Parades have also become an integral part of the holiday in cities and towns across the United States. Presented by Macy’s department store since 1924, New York City’s Thanksgiving Day parade is the largest and most famous, attracting some 2 to 3 million spectators along its 2.5-mile route. It typically features marching bands, performers, elaborate floats, and giant balloons shaped like cartoon characters.
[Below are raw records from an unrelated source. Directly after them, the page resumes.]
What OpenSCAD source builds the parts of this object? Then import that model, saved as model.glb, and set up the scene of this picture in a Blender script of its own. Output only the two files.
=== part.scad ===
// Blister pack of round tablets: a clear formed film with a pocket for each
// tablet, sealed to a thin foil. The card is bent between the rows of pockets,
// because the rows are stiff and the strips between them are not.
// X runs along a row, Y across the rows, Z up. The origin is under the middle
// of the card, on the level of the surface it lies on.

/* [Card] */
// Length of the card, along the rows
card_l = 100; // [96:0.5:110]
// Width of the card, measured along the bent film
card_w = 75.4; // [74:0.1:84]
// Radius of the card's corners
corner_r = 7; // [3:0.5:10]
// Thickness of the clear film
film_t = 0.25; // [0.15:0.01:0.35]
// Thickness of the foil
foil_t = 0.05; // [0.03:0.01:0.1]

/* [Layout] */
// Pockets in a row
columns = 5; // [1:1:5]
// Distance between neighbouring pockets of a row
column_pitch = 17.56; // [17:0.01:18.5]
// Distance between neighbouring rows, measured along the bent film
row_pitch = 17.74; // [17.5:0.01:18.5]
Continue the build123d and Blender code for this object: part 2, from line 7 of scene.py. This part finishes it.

Nearly 90 percent of Americans eat turkey —whether roasted, baked, or deep-fried—on Thanksgiving, according to the National Turkey Federation. 248 million turkeys are raised in America every year, which are worth $4.37 billion. It is estimated that 51 million of those turkeys are eaten at Thanksgiving, 22 million at Christmas, and 19 million at Easter. The annual consumption of turkey by the average American is 16 pounds. Benjamin Franklin, who proposed the turkey as the official United States’ bird, was dismayed when the bald eagle was chosen over the turkey. Franklin wrote to his daughter, referring to the eagle’s “bad moral character,” saying, “I wish the bald eagle had not been chosen as the representative of our country! The turkey is a much more respectable bird, and withal a true original native of America.” Wild turkeys can fly for short distances up to 55 miles per hour and can run up to 20 miles per hour.
Beginning in the mid-20th century and perhaps even earlier, the president of the United States has “pardoned” one or two Thanksgiving turkeys each year, sparing the birds from slaughter and sending them to a farm for retirement. A number of U.S. governors also perform the annual turkey pardoning ritual.
I love Thanksgiving. It’s a wonderful time for family to come together and an important time to reflect on the blessings in your life. I also love all of the food.